Herring, shad, menhaden, sardines — feeder fish way down on the bottom of the food chain. Which is why they’re absolutely essential to the health of all the critters (including people) higher in that chain. They’re what’s known as a keystone species. Remove them and you risk unraveling the ecosystem. Allow them to die out at your own peril.

Wayne Straight, Sykesville, MD 21784-5604

 

Every animal and fish has a place and a function in the balance of the ecosystem it lives in.  If you take away the herring, you throw that ecosystem out of balance, and from there things will only get worse for all the other creatures.  We humans suffer, too, when the ecosystems around us start to decline. The quality of our humanity is shown in the way we treat animals, fish and any other creature.  Please protect the herring as part of the delicate balance of its ecosystem and as part of our planet!  Go with the most responsible amendment.

Susan Tackett, Alexander, NC 28701

 

For decades, now, I’ve felt that all fishing should be managed in a way to be sustainable.  Over fishing of species will lead to their extinction, and the oceans seem remarkably less populous already.  Herring are important to the food chain and their existence needs to be preserved.  I live in a fishing town, and have seen first-hand the dearth in catch.  I have also lost a fisherman friend at sea, this year, as he tried to provide for his family. Please support inshore fishermen and send mid-water trawlers offshore.

Joey Hachtman, Point PLeasant Beach, NJ 08742

 

These fish are the core of the mid-trophic level of the Atlantic nearshore ecosystem. This is a vital functional component that has been devastated by decades of overfishing. Oceans cannot sustain their own populations of predatory wildlife when their prey fish are being scooped from the Atlantic. Unless and until the Atlantic Herring are recovered, anyone wishing the great privilege of helping themselves to the ocean’s biomass must be confined to what this fragile population can bear, without impeding recovery.

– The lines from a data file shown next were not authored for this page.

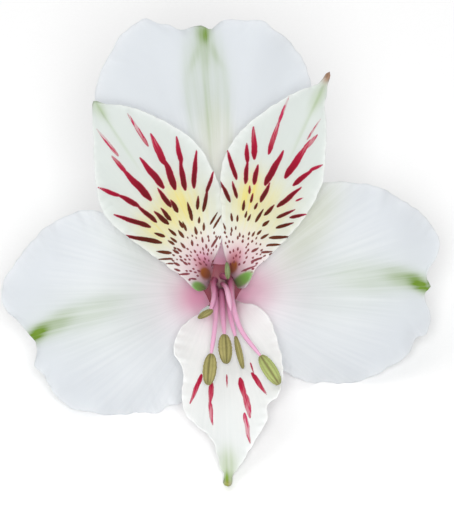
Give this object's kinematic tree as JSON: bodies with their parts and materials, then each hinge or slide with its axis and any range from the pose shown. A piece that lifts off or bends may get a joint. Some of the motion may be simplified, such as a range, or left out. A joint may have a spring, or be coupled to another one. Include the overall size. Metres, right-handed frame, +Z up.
{
  "type": "alstroemeria bloom with cut stem",
  "caption": "Open white alstroemeria bloom with streaked inner tepals and stamens, on its cut stem, lying on its side tepals and the stem.",
  "frame": {"origin": "centre of the bounding box, on the surface that the bloom lies on", "axes": "+Z up, +Y from the bloom to the cut end of the stem, -Y the way the bloom faces, +X to the right of one who looks into its face"},
  "size_m": [0.0712, 0.1061, 0.0527],
  "materials": {
    "outer_tepals": "satin",
    "inner_tepals": "satin",
    "filaments": "satin",
    "anthers": "matte",
    "style": "satin",
    "ovary": "satin",
    "stalk": "satin"
  },
  "bodies": {
    "root": {"outer_tepal_top": "outer_tepals", "outer_tepal_left": "outer_tepals", "outer_tepal_right": "outer_tepals", "inner_tepal_left": "inner_tepals", "inner_tepal_right": "inner_tepals", "inner_tepal_lower": "inner_tepals", "filament_1": "filaments", "filament_2": "filaments", "filament_3": "filaments", "filament_4": "filaments", "filament_5": "filaments", "filament_6": "filaments", "anther_1": "anthers", "anther_2": "anthers", "anther_3": "anthers", "anther_4": "anthers", "anther_5": "anthers", "anther_6": "anthers", "style": "style", "ovary": "ovary", "stalk": "stalk"}
  },
  "joints": []
}
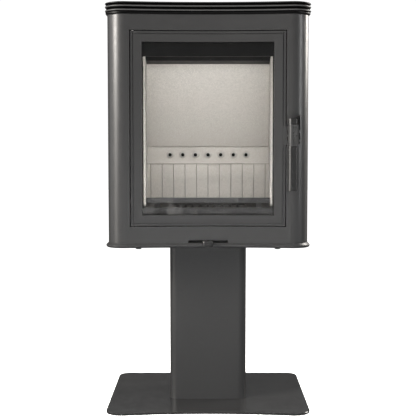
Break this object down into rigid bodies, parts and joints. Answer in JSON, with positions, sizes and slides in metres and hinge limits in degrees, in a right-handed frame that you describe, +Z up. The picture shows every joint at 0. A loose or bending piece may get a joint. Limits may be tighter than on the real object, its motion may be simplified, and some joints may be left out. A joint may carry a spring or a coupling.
{
  "type": "wood burning stove",
  "caption": "Free-standing log stove on a square pedestal: hollow-curved front with a large glass door, bolted body panels, lined firebox, top flue collar and a sliding air control.",
  "frame": {"origin": "on the floor, at the centre of the underside of the base plate", "axes": "+X to the right seen from the front, -Y out of the door, +Z up"},
  "size_m": [0.516, 0.442, 1.04],
  "materials": {
    "stove_paint": "semi-matt dark grey stove paint",
    "base_paint": "satin dark grey paint",
    "inner_steel": "matt black heat-proof paint",
    "cast_black": "black cast iron",
    "bright_steel": "zinc plated steel",
    "handle_paint": "satin black paint",
    "vermiculite": "pressed vermiculite board, matt",
    "door_glass": "clear heat-proof ceramic glass",
    "rope": "graphited glass-fibre rope"
  },
  "bodies": {
    "root": {"air_slider_guides": "inner_steel", "airwash_deflector": "inner_steel", "ash_pan": "inner_steel", "ash_pan_rails": "inner_steel", "baffle_board": "vermiculite", "base_plate": "base_paint", "board_retainers": "inner_steel", "bottom_casting": "stove_paint", "casting_bolts": "bright_steel", "crown": "stove_paint", "firebox_floor": "inner_steel", "firebox_left_wall": "inner_steel", "firebox_rear_wall": "inner_steel", "firebox_right_wall": "inner_steel", "firebox_roof": "inner_steel", "flue_collar": "stove_paint", "flue_collar_screws": "bright_steel", "front_casting": "stove_paint", "grate": "cast_black", "hearth_front_board": "vermiculite", "hearth_left_board": "vermiculite", "hearth_rear_board": "vermiculite", "hearth_right_board": "vermiculite", "hearth_sill": "cast_black", "heat_shield_screws": "bright_steel", "hinge_pins": "bright_steel", "latch_keeper": "cast_black", "left_side_board": "vermiculite", "left_side_panel": "stove_paint", "log_guard": "inner_steel", "outside_air_spigot": "inner_steel", "pedestal_bolts": "bright_steel", "pedestal_column": "stove_paint", "pedestal_cover_screws": "bright_steel", "pedestal_rear_cover": "stove_paint", "pedestal_top_plate": "stove_paint", "rear_air_board": "vermiculite", "rear_heat_shield": "stove_paint", "rear_panel": "stove_paint", "rear_ribbed_board": "vermiculite", "rear_upper_board": "vermiculite", "right_side_board": "vermiculite", "right_side_panel": "stove_paint", "secondary_air_duct": "inner_steel", "top_plate": "stove_paint"},
    "door": {"door_frame": "stove_paint", "door_glass": "door_glass", "glass_seal": "rope", "glass_clips": "inner_steel", "glass_clip_screws": "bright_steel", "door_rope_seal": "rope", "handle_clevis": "handle_paint", "handle_pivot_pin": "bright_steel"},
    "handle": {"handle_bar": "handle_paint", "handle_block": "handle_paint", "latch_hook": "handle_paint", "latch_hook_screws": "bright_steel"},
    "air_slider": {"air_slider_plate": "inner_steel", "air_lever": "handle_paint", "air_lever_knob": "handle_paint"}
  },
  "joints": [
    {"name": "door_hinge", "type": "hinge", "parent": "root", "child": "door", "pos_m": [-0.186, -0.17667, 0.7136], "axis": [0, 0, -1], "range_deg": [0, 110]},
    {"name": "handle_pivot", "type": "hinge", "parent": "door", "child": "handle", "pos_m": [0.203, -0.1947, 0.697], "axis": [-1, 0, 0], "range_deg": [0, 22]},
    {"name": "air_slide", "type": "slide", "parent": "root", "child": "air_slider", "axis": [1, 0, 0], "range_m": [-0.036, 0.036]}
  ]
}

Jim Steitz, Gatlinburg, TN 37738

 

I have seined herring off of Seabrook, NH, in the fall of 1980.  We took them in water deep enough that we were competing with whales, and sometimes had to back down the seine boat to avoid snaring a whale.  These herring were taken before they reached their hereditary spawning ground inshore, and they drooled their milt and roe into the fishhold.  That is, they left no young to continue their species.  The taking of any clupeid offshore in a mobile net should be forbidden, period.  The clupeid suite–menhaden, sea herring, alewives and bluebacks–are the lipid base of the entire “trophic pyramid” that depends on them for reproduction.  Their lipids are essential to the formation of healthy gametes, as you know, and as fishermen should know.  Starting with the introduction of purse seines in the mid 19th century, and proceeding through the use of pair trawlers today, the entire clupeid suite has been decimated into near irrelevance.  Consequently, the tuna and swordfish and demersals that were taken within sight of land in the 19th century are rarely found inshore, and increasingly, they are rarely found offshore in any quantity or size.  If you eat most animals before they have reproduced, they are not likely to reproduce.  If they can reproduce after you’ve eaten them, you’ll wish you hadn’t eaten them.  I have a great deal of data to support this idea of forbidding seining clupeids offshore–and Ted Ames’s paper on cod spawning grounds would suggest it as well.  Until the prevalence of steam (and then diesel) seiners and draggers eliminated the “shore” category after 1924, more seafood by weight and variety was taken in the ME “shore fishery” than in the ME “vessel” or offshore fishery.

William Leavenworth, Searsmont, ME 04973

12 responses on “Fishery Council Catches On to Ecosystem-based Management for Herring

  1. Eugene Brusin

    To adopt a plan that uses science and planning for the future instead of Wall Street profits is an intelligent choice for nature and the fish. This plan will ensure that the herring and other fish will survive and keep the ecosystem operating for the future.

  2. Dr Lindsay G Sharp

    This plan is essential for the relevant biomes. Please accept and adopt it. It is rational and scientifically appropriate.

  3. paul schutt

    To adopt a plan that uses science and planning for the future instead of Wall Street profits is an intelligent choice for nature and the fish. This plan will ensure that the herring and other fish will survive and keep the ecosystem operating for the future.

  4. Peter Mulshine

    In the1960’s my mom would buy huge cod fillets. In the shop rite n it was the best dinner we had! Cod has to be allowed to recover. All the dams in the streams have to be removed or repaired to restore fish passage up and downstream. Regulate Fish life cycles for prosperous forage fish.